A remote and uninhabited South Pacific island has become a plastic wasteland with one of the world's highest collection of debris, Australian researchers have found.
Henderson Island, part of the Pitcairn Islands between New Zealand and South America, is just 10km long and five kilometres wide but is littered with more than 37 million pieces of plastic.
"Far from being the pristine 'deserted island' that people might imagine of such a remote place, Henderson Island is a shocking but typical example of how plastic debris is affecting the environment on a global scale," Tasmania-based researcher and lead author of a new report, Jennifer Lavers said on Tuesday.
"Based on our sampling at five sites we estimated that more than 17 tonnes of plastic debris has been deposited on the island, with more than 3570 new pieces of litter washing up each day on one beach alone."
Much of the waste is buried more than 10cm below the surface or tangled in inland growth.
The raised coral atoll is part of the UK's Pitcairn Islands territory, located more than 5000km away from the nearest population centre, but ocean currents mean its a a natural collection point for items washed off shore from South America or from vessels working at sea.
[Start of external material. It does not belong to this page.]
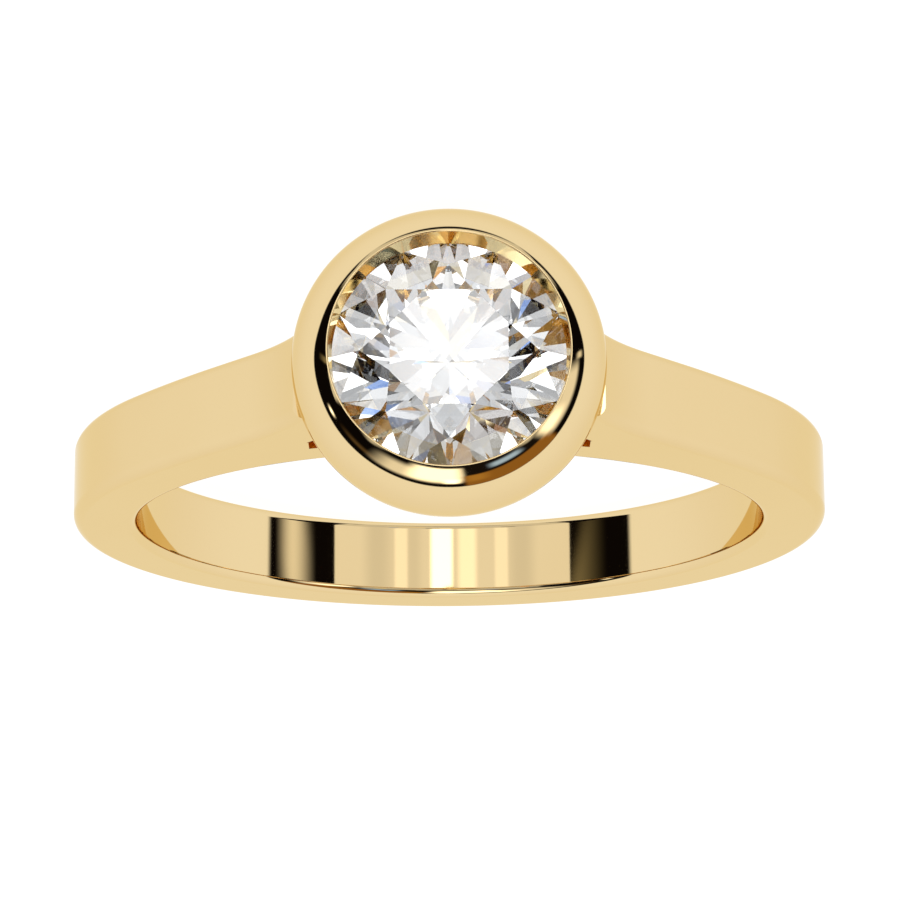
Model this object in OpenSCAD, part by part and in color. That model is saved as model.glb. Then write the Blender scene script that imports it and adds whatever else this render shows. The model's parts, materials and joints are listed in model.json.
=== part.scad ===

The buoyant and durable nature of plastic means it has a long-term impact on the environment, said Dr Lavers, who is a researcher with the Institute for Marine and Antarctic Studies.
"Plastic debris is an entanglement and ingestion hazard for many species, creates a physical barrier on beaches to animals such as sea turtles, and lowers the diversity of shoreline invertebrates," she said, adding that the production of plastic continues to grow.